--- start of DATASET ENTRIES ---
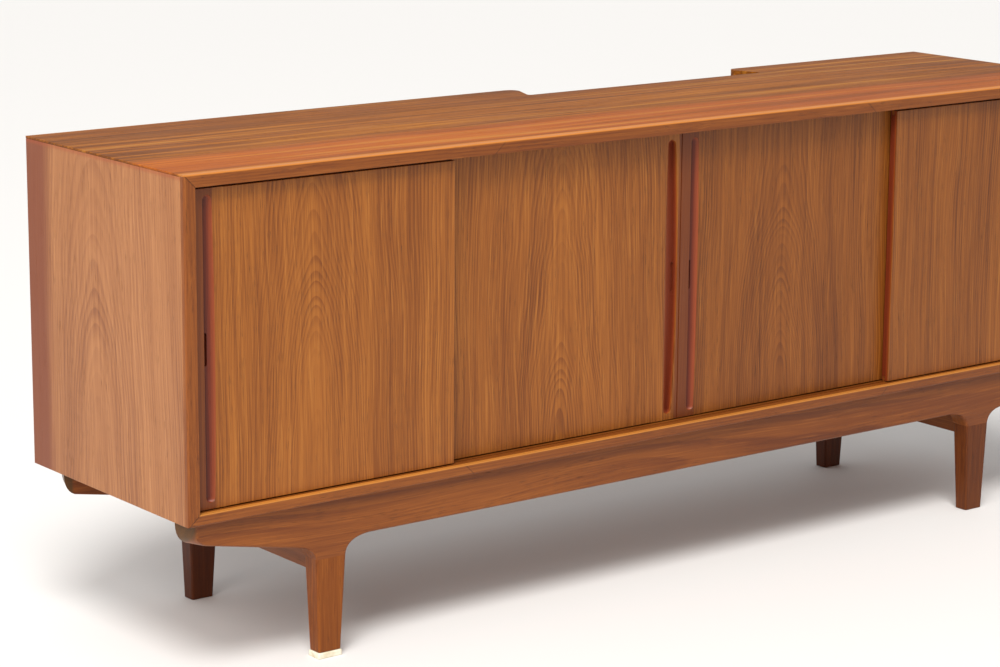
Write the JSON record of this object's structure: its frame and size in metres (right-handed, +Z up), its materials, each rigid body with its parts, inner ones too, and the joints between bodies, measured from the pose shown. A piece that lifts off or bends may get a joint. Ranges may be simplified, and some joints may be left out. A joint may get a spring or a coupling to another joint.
{
  "type": "sideboard",
  "caption": "Long low wooden sideboard with sliding doors that have carved full-height pulls, on a leg frame with stepped aprons and tapered legs.",
  "frame": {"origin": "on the floor under the middle of the case", "axes": "+X along the length, to the right of someone facing the doors; -Y out of the doors; +Z up"},
  "size_m": [2, 0.48, 0.8],
  "materials": {
    "teak_veneer": "oiled teak veneer",
    "teak_solid": "oiled solid teak",
    "back_plywood": "plain stained plywood",
    "zinc_steel": "zinc-plated steel",
    "white_pad": "white levelling pad"
  },
  "bodies": {
    "root": {"top_board": "teak_veneer", "bottom_board": "teak_veneer", "side_board_left": "teak_veneer", "side_board_right": "teak_veneer", "lipping_top": "teak_solid", "lipping_bottom": "teak_solid", "lipping_left": "teak_solid", "lipping_right": "teak_solid", "back_panel": "back_plywood", "partition": "teak_veneer", "lower_track": "teak_solid", "upper_track": "teak_solid", "shelf_left": "teak_veneer", "shelf_strip_left": "teak_solid", "shelf_right": "teak_veneer", "shelf_strip_right": "teak_solid", "shelf_pin_1": "zinc_steel", "shelf_pin_2": "zinc_steel", "shelf_pin_3": "zinc_steel", "shelf_pin_4": "zinc_steel", "shelf_pin_5": "zinc_steel", "shelf_pin_6": "zinc_steel", "shelf_pin_7": "zinc_steel", "shelf_pin_8": "zinc_steel", "front_apron": "teak_solid", "rear_apron": "teak_solid", "cross_rail_left": "teak_solid", "cross_rail_right": "teak_solid", "leg_front_left": "teak_solid", "leg_front_right": "teak_solid", "leg_rear_left": "teak_solid", "leg_rear_right": "teak_solid", "foot_pad": "white_pad", "stand_screw_1": "zinc_steel", "stand_screw_2": "zinc_steel", "stand_screw_3": "zinc_steel", "stand_screw_4": "zinc_steel", "stand_screw_5": "zinc_steel", "stand_screw_6": "zinc_steel"},
    "door_front_left": {"door_front_left_stile": "teak_solid", "door_front_left_panel": "teak_veneer", "door_front_left_edge": "teak_solid", "door_front_left_lower_runner": "teak_solid", "door_front_left_upper_runner": "teak_solid"},
    "door_rear_left": {"door_rear_left_stile": "teak_solid", "door_rear_left_panel": "teak_veneer", "door_rear_left_edge": "teak_solid", "door_rear_left_lower_runner": "teak_solid", "door_rear_left_upper_runner": "teak_solid"},
    "door_rear_right": {"door_rear_right_stile": "teak_solid", "door_rear_right_panel": "teak_veneer", "door_rear_right_edge": "teak_solid", "door_rear_right_lower_runner": "teak_solid", "door_rear_right_upper_runner": "teak_solid"},
    "door_front_right": {"door_front_right_stile": "teak_solid", "door_front_right_panel": "teak_veneer", "door_front_right_edge": "teak_solid", "door_front_right_lower_runner": "teak_solid", "door_front_right_upper_runner": "teak_solid"}
  },
  "joints": [
    {"name": "front_left_slide", "type": "slide", "parent": "root", "child": "door_front_left", "axis": [1, 0, 0], "range_m": [0, 0.4895]},
    {"name": "rear_left_slide", "type": "slide", "parent": "root", "child": "door_rear_left", "axis": [-1, 0, 0], "range_m": [0, 0.4725]},
    {"name": "rear_right_slide", "type": "slide", "parent": "root", "child": "door_rear_right", "axis": [1, 0, 0], "range_m": [0, 0.4725]},
    {"name": "front_right_slide", "type": "slide", "parent": "root", "child": "door_front_right", "axis": [-1, 0, 0], "range_m": [0, 0.4895]}
  ]
}
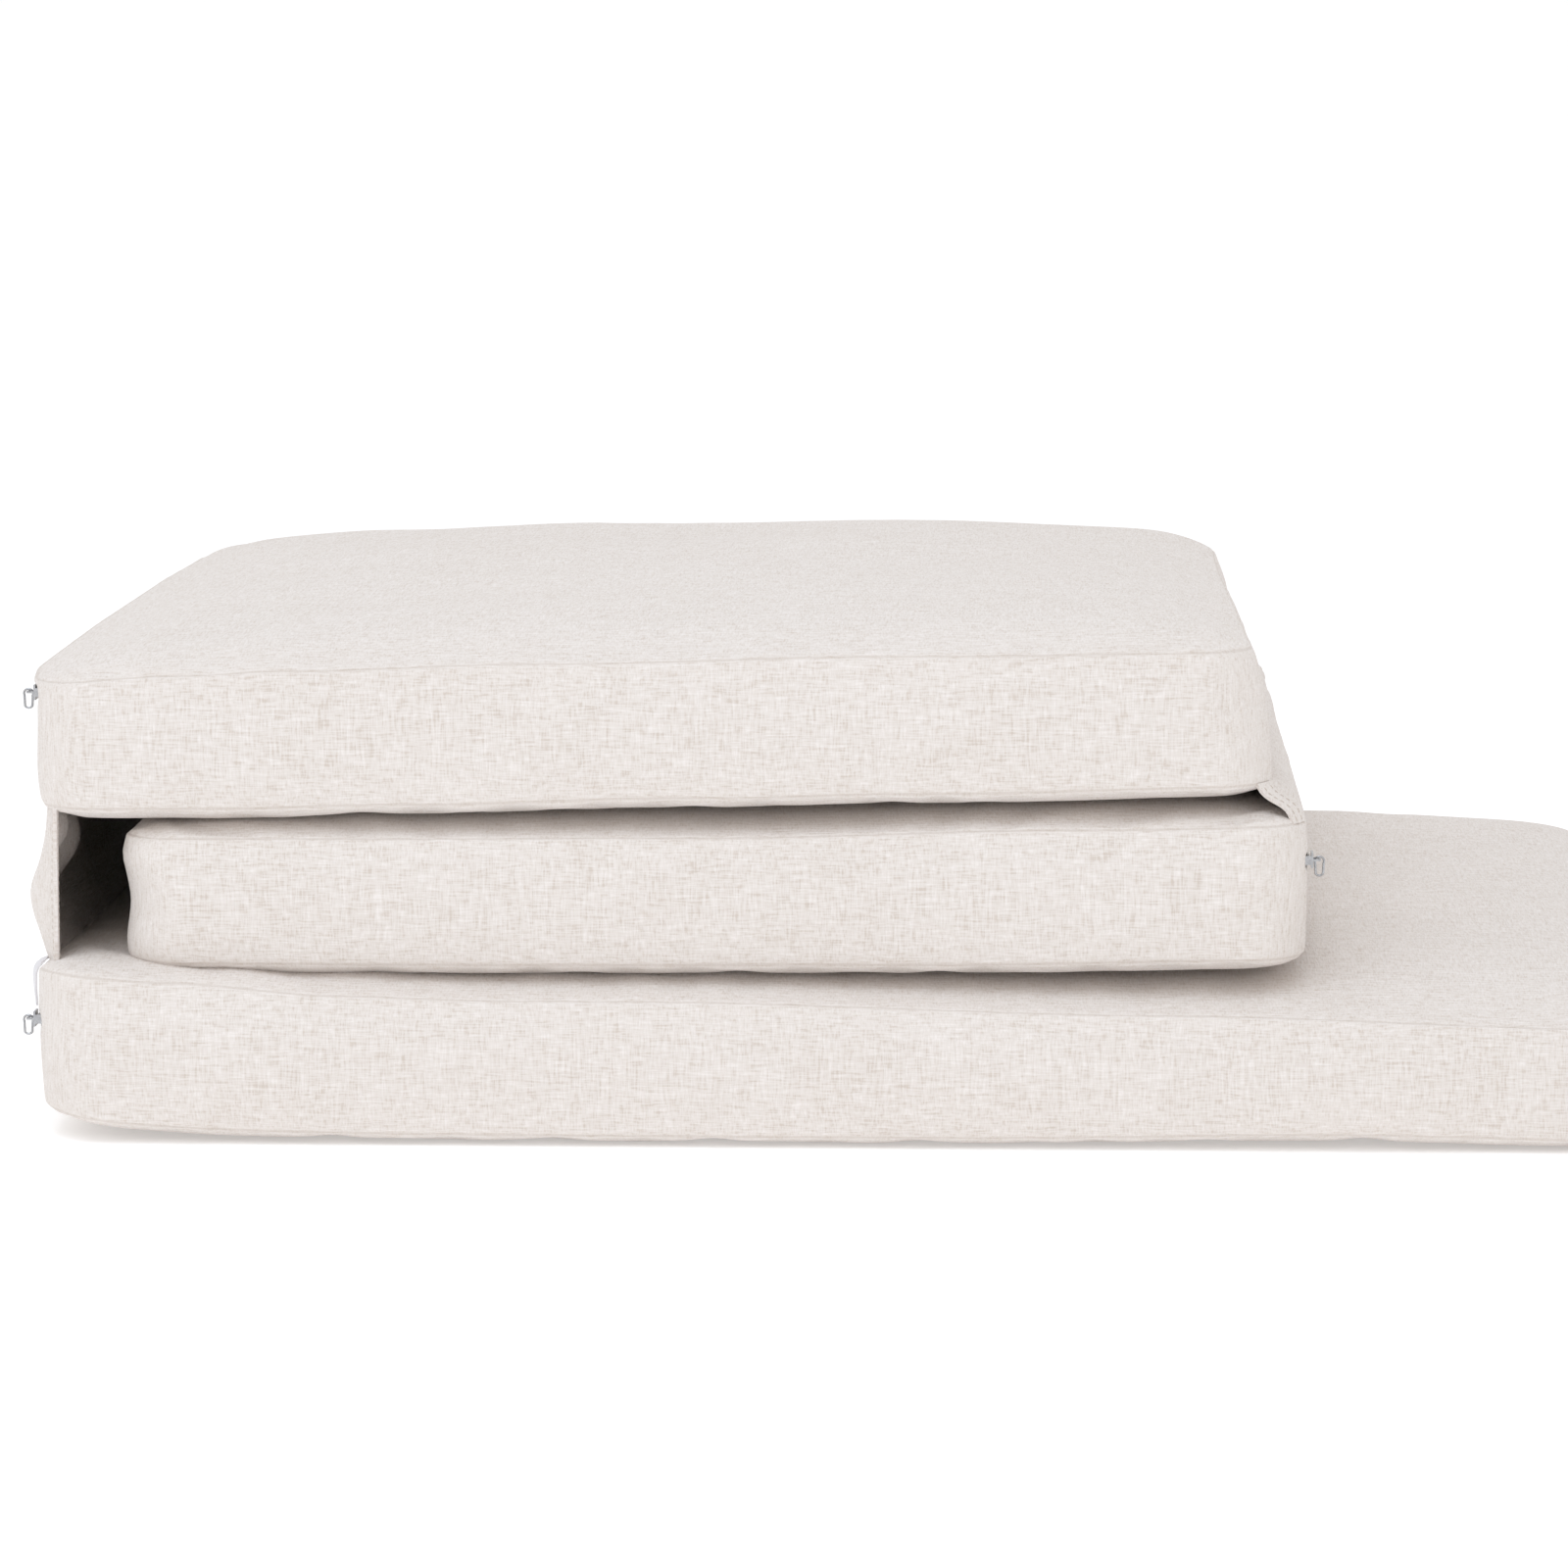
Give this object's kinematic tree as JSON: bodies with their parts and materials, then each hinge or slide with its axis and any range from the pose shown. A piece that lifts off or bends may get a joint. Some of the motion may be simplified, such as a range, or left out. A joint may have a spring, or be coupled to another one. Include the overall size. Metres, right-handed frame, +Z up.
{
  "type": "folding foam mattress",
  "caption": "Folding foam mattress in zipped linen-look covers, rolled up into a stack on its longest panel, with fabric hinges and end zips.",
  "frame": {"origin": "on the floor, at the middle of the folded stack's bounding box", "axes": "+X along the base panel from the folded end to the free end, +Y from the front edge to the back edge, +Z up"},
  "size_m": [0.8192, 0.696, 0.239],
  "materials": {
    "cover_cloth": "slub weave, matt, ecru",
    "webbing": "woven zip tape, ecru",
    "wadding": "bonded fibre, matt white",
    "foam": "open-cell foam, pale yellow",
    "nylon": "nylon coil, off-white",
    "metal": "nickel-plated, satin",
    "label_cloth": "blank woven tape, white"
  },
  "bodies": {
    "base": {"base_wadding_lower": "wadding", "base_wadding_upper": "wadding", "base_foam_core": "foam", "base_cover_lower": "cover_cloth", "base_cover_upper": "cover_cloth", "base_boxing_front": "cover_cloth", "base_boxing_back": "cover_cloth", "base_boxing_end": "cover_cloth", "base_zip_strip_lower": "cover_cloth", "base_zip_strip_upper": "cover_cloth", "base_zip_tape_lower": "webbing", "base_zip_tape_upper": "webbing", "base_zip_coil": "nylon", "care_label": "label_cloth"},
    "spine": {"spine_strip": "cover_cloth"},
    "folded_stack": {"middle_wadding_lower": "wadding", "middle_wadding_upper": "wadding", "middle_foam_core": "foam", "middle_cover_lower": "cover_cloth", "middle_cover_upper": "cover_cloth", "middle_boxing_front": "cover_cloth", "middle_boxing_back": "cover_cloth", "middle_boxing_end": "cover_cloth", "middle_zip_strip_lower": "cover_cloth", "middle_zip_strip_upper": "cover_cloth", "middle_zip_tape_lower": "webbing", "middle_zip_tape_upper": "webbing", "middle_zip_coil": "nylon", "top_wadding_lower": "wadding", "top_wadding_upper": "wadding", "top_foam_core": "foam", "top_cover_lower": "cover_cloth", "top_cover_upper": "cover_cloth", "top_boxing_front": "cover_cloth", "top_boxing_back": "cover_cloth", "top_boxing_end": "cover_cloth", "top_zip_strip_lower": "cover_cloth", "top_zip_strip_upper": "cover_cloth", "top_zip_tape_lower": "webbing", "top_zip_tape_upper": "webbing", "top_zip_coil": "nylon", "flap": "cover_cloth"},
    "base_zip_slider": {"base_zip_slider": "metal"},
    "base_zip_pull": {"base_zip_pull": "metal"},
    "middle_zip_slider": {"middle_zip_slider": "metal"},
    "middle_zip_pull": {"middle_zip_pull": "metal"},
    "top_zip_slider": {"top_zip_slider": "metal"},
    "top_zip_pull": {"top_zip_pull": "metal"}
  },
  "joints": [
    {"name": "top_panel_hinge", "type": "hinge", "parent": "spine", "child": "folded_stack", "pos_m": [-0.40237, 0, 0.16], "axis": [0, -1, 0], "range_deg": [0, 90]},
    {"name": "spine_hinge", "type": "hinge", "parent": "base", "child": "spine", "pos_m": [-0.40237, 0, 0.079], "axis": [0, -1, 0], "range_deg": [0, 90]},
    {"name": "base_zip_slide", "type": "slide", "parent": "base", "child": "base_zip_slider", "axis": [0, 1, 0], "range_m": [0, 0.6], "deforming": ["base_zip_coil"]},
    {"name": "base_pull_swing", "type": "hinge", "parent": "base_zip_slider", "child": "base_zip_pull", "pos_m": [-0.40682, -0.3144, 0.057], "axis": [0, 1, 0], "range_deg": [0, 150]},
    {"name": "middle_zip_slide", "type": "slide", "parent": "folded_stack", "child": "middle_zip_slider", "axis": [0, 1, 0], "range_m": [0, 0.6], "deforming": ["middle_zip_coil"]},
    {"name": "middle_pull_swing", "type": "hinge", "parent": "middle_zip_slider", "child": "middle_zip_pull", "pos_m": [0.22807, -0.2984, 0.137], "axis": [0, -1, 0], "range_deg": [0, 150]},
    {"name": "top_zip_slide", "type": "slide", "parent": "folded_stack", "child": "top_zip_slider", "axis": [0, 1, 0], "range_m": [0, 0.6], "deforming": ["top_zip_coil"]},
    {"name": "top_pull_swing", "type": "hinge", "parent": "top_zip_slider", "child": "top_zip_pull", "pos_m": [-0.40682, -0.2984, 0.217], "axis": [0, 1, 0], "range_deg": [0, 150]}
  ],
  "couplings": [
    {"joint": "spine_hinge", "follows": "top_panel_hinge", "ratio": 1}
  ]
}
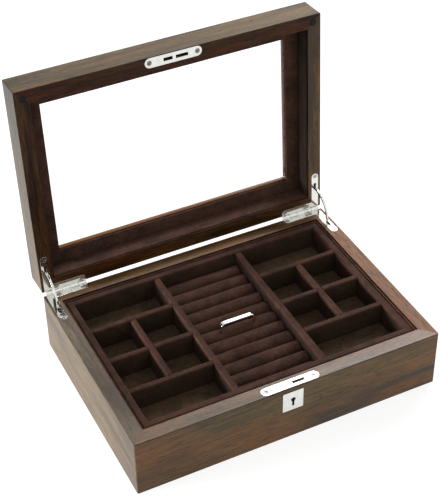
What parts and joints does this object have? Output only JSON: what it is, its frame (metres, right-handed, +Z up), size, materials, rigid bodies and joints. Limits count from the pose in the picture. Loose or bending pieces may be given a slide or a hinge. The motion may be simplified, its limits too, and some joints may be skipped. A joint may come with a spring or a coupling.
{
  "type": "cufflink display box",
  "caption": "Wooden cufflink box with a hinged window lid on quadrant stay hinges, a box lock, and a lift-out suede tray of compartments and ring rolls.",
  "frame": {"origin": "centre of the flat underside of the base, between its four walls", "axes": "+X to the right of the box and along its width, +Y from the front to the hinges, +Z up; the lid stands open at rest"},
  "size_m": [0.3, 0.2576, 0.2748],
  "materials": {
    "walnut": "satin lacquered dark veneer",
    "board": "raw board",
    "suede": "short-nap faux suede over board or foam",
    "felt": "pressed felt",
    "chrome": "polished",
    "lock_steel": "plain stamped",
    "glass": "clear float glass",
    "rubber": "smooth"
  },
  "bodies": {
    "base": {"base_front_wall": "walnut", "base_back_wall": "walnut", "base_left_wall": "walnut", "base_right_wall": "walnut", "bottom_board": "board", "felt_pad": "felt", "floor_lining": "suede", "front_ledge": "suede", "back_ledge": "suede", "left_ledge": "suede", "right_ledge": "suede", "well_linings": "suede", "lock_faceplate": "chrome", "lock_case": "lock_steel", "lock_screws": "chrome", "escutcheon": "chrome", "left_base_leaf": "chrome", "right_base_leaf": "chrome", "base_hinge_screws": "chrome", "hinge_pins": "chrome"},
    "lock": {"key_hub": "lock_steel", "lock_hook": "lock_steel"},
    "lid": {"lid_front_rail": "walnut", "lid_back_rail": "walnut", "lid_left_rail": "walnut", "lid_right_rail": "walnut", "front_top_board": "walnut", "back_top_board": "walnut", "left_top_board": "walnut", "right_top_board": "walnut", "window_glass": "glass", "window_border": "suede", "rail_linings": "suede", "strike_plate": "chrome", "strike_screws": "chrome", "lid_bumpers": "rubber", "left_lid_leaf": "chrome", "right_lid_leaf": "chrome", "lid_hinge_screws": "chrome"},
    "stay_left": {"left_stay": "chrome"},
    "stay_right": {"right_stay": "chrome"},
    "tray": {"tray_front_wall": "suede", "tray_back_wall": "suede", "tray_left_wall": "suede", "tray_right_wall": "suede", "tray_floor": "suede", "left_long_divider": "suede", "right_long_divider": "suede", "left_plain_dividers": "suede", "left_lapped_divider": "suede", "left_short_divider": "suede", "right_plain_dividers": "suede", "right_lapped_divider": "suede", "right_short_divider": "suede", "back_ring_rolls": "suede", "middle_ring_roll": "suede", "front_ring_rolls": "suede", "tray_handle": "chrome", "handle_screws": "chrome"}
  },
  "joints": [
    {"name": "lid_hinge", "type": "hinge", "parent": "base", "child": "lid", "pos_m": [0, 0.1083, 0.0604], "axis": [1, 0, 0], "range_deg": [0, 93.5]},
    {"name": "left_stay_swing", "type": "hinge", "parent": "base", "child": "stay_left", "pos_m": [0, 0.1083, 0.0604], "axis": [1, 0, 0], "range_deg": [0, 46.75]},
    {"name": "right_stay_swing", "type": "hinge", "parent": "base", "child": "stay_right", "pos_m": [0, 0.1083, 0.0604], "axis": [1, 0, 0], "range_deg": [0, 46.75]},
    {"name": "tray_lift", "type": "slide", "parent": "base", "child": "tray", "axis": [0, 0, 1], "range_m": [0, 0.018]},
    {"name": "key_turn", "type": "hinge", "parent": "base", "child": "lock", "pos_m": [0, -0.1008, 0.0462], "axis": [0, -1, 0], "range_deg": [0, 90]}
  ],
  "couplings": [
    {"joint": "left_stay_swing", "follows": "lid_hinge", "ratio": 0.5},
    {"joint": "right_stay_swing", "follows": "lid_hinge", "ratio": 0.5}
  ]
}
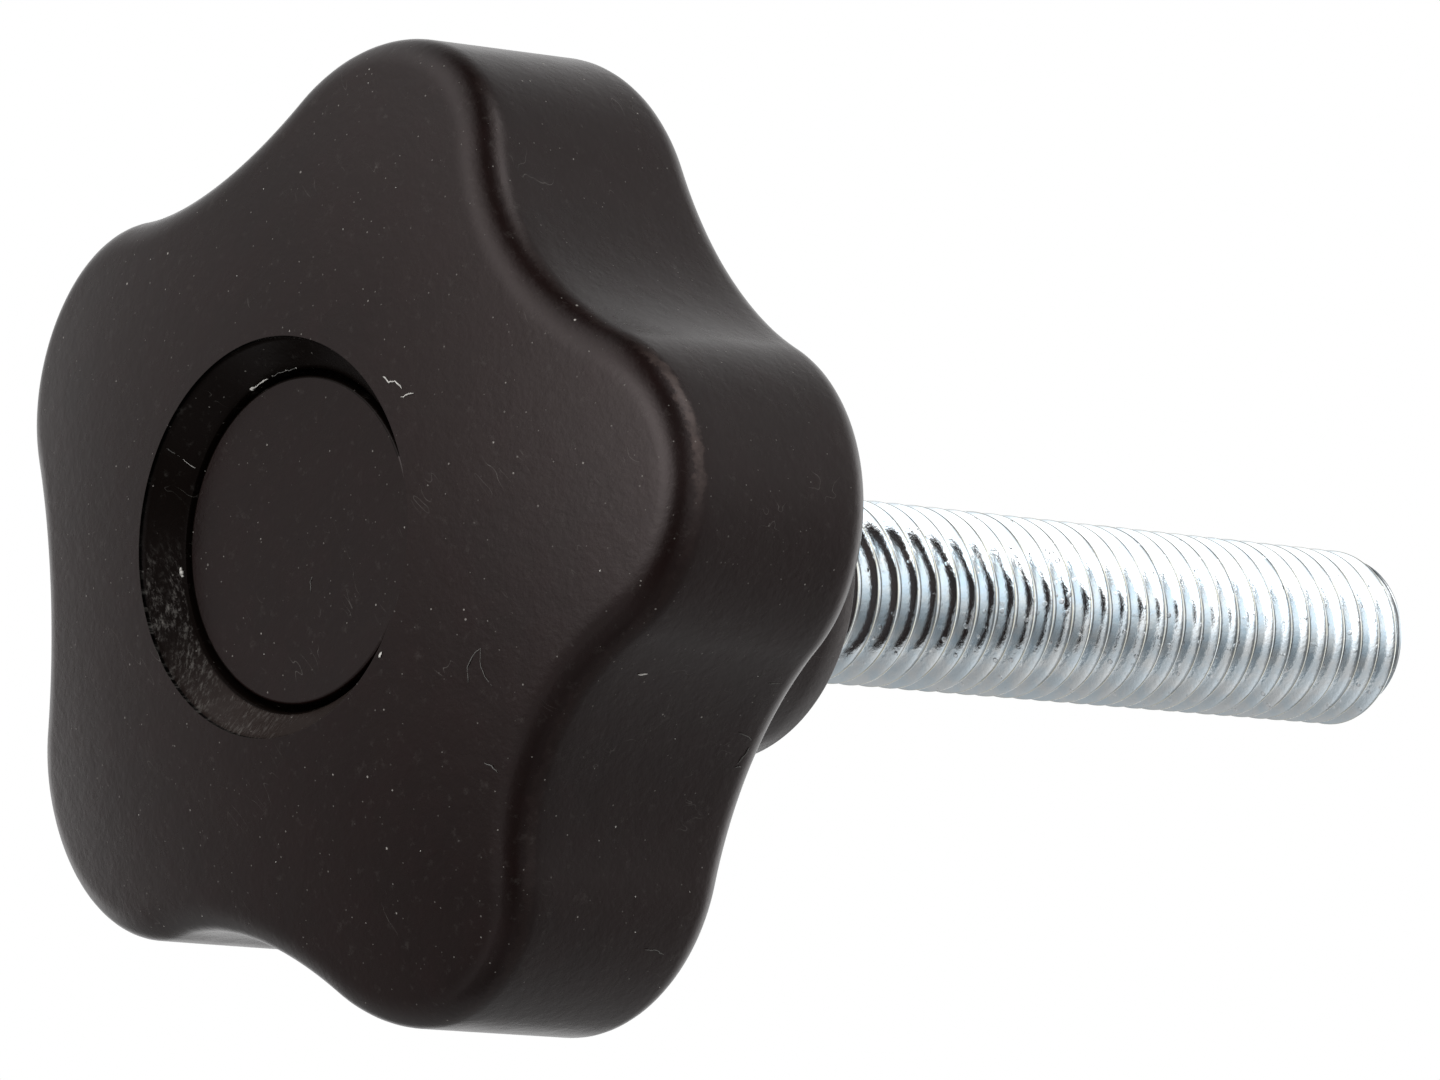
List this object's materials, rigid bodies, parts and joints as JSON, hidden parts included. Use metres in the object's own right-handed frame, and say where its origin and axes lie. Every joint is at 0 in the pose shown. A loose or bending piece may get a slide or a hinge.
--- end of DATASET ENTRIES ---
▶ WHAT THE TASK REQUIRES: Each line that has the word "handed" should be copied.

▶ TASK OUTPUT:
Write the JSON record of this object's structure: its frame and size in metres (right-handed, +Z up), its materials, each rigid body with its parts, inner ones too, and the joints between bodies, measured from the pose shown. A piece that lifts off or bends may get a joint. Ranges may be simplified, and some joints may be left out. A joint may get a spring or a coupling to another joint.
Give this object's kinematic tree as JSON: bodies with their parts and materials, then each hinge or slide with its axis and any range from the pose shown. A piece that lifts off or bends may get a joint. Some of the motion may be simplified, such as a range, or left out. A joint may have a spring, or be coupled to another one. Include the overall size. Metres, right-handed frame, +Z up.
What parts and joints does this object have? Output only JSON: what it is, its frame (metres, right-handed, +Z up), size, materials, rigid bodies and joints. Limits count from the pose in the picture. Loose or bending pieces may be given a slide or a hinge. The motion may be simplified, its limits too, and some joints may be skipped. A joint may come with a spring or a coupling.
List this object's materials, rigid bodies, parts and joints as JSON, hidden parts included. Use metres in the object's own right-handed frame, and say where its origin and axes lie. Every joint is at 0 in the pose shown. A loose or bending piece may get a slide or a hinge.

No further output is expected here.